Hafta başında başlayan ve halen devam eden 29’uncu İklim Zirvesi’nde en önemli başlık iklim değişikliği ile mücadelenin finansmanı. Bu süreçte zarar gören gelişmekte olan ülkelere yardım için oluşturulan 100 milyar dolarlık fonun 1 trilyona yükseltilmesi gibi zorlu bir başlık gündemin ilk sırasında yer alıyor. Bakü’de taraflar “Yeni Kolektif Nicel Finansman Hedefi” (NCQG) üzerinde müzakere yapacak ve 2009’da belirlenen mevcut hedefin yerine geçecek yeni bir hedef belirleyecekler. Gelişmiş ülkeler, 2020 yılına kadar gelişmekte olan ülkelerdeki iklim eylemini desteklemek için yılda 100 milyar dolar harcama yapmayı taahhüt etmişti. Bakü’de katkı miktarları ve zamanlaması ile finanse edilecek iklim faaliyetleri ve hangi ülkelerin bu maliyetleri üstleneceği belirlenecek.
Toplam 100 milyar dolarlık fon hedefini bile sağlamakta zorlanan ülkeler ABD olmadan 1 trilyon doları sağlayabilir mi emin değilim.
Oysa Guterres’in dediği gibi "COP29, iklim finansmanındaki engelleri yıkmalı. Gelişmekte olan ülkeler Bakü’den eli boş dönmemelidir. Bir anlaşma şarttır. Anın gereksinimlerini karşılayacak yeni bir finansman hedefine ihtiyacımız var… İklim finansmanında kaybedilecek zaman yok, dünya ödeme yapmalı, yoksa insanlık bedelini ödeyecek."

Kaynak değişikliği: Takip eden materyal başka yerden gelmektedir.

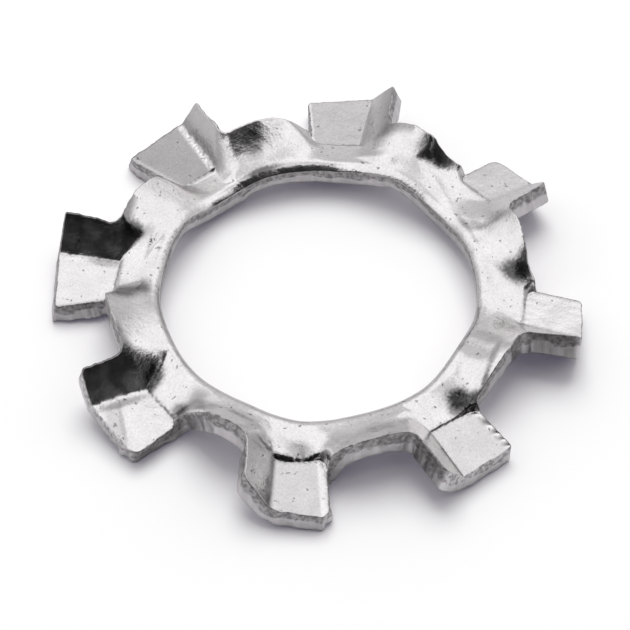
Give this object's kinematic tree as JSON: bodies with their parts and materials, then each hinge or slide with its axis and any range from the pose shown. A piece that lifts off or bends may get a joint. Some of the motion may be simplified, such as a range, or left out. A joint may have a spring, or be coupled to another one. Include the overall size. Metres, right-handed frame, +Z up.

Dubai’deki COP 28’de iklim değişikliğinin olumsuz etkilerine karşı özellikle savunmasız olan ülkelerin desteklenmesi amacıyla kurulan Zarar ve Zararla Mücadele Fonu’nun operasyonel hale getirilmesi kararı alınmıştı. Bakü’den beklenti bu fonun sermaye yapısının güçlendirilmesi için gelişmiş ülkelerden yeni mali taahhütlerin alınması ve bu fonun düzenlemelerinin NCQG ile uyumlu hale getirilmesi. Guterres ile başladık yine onun Bakü’deki bir açıklaması ile sonlandıralım:
"Bu, önlenebilir bir adaletsizlik hikâyesidir. Zenginler problemi yaratıyor, yoksullar en yüksek bedeli ödüyor."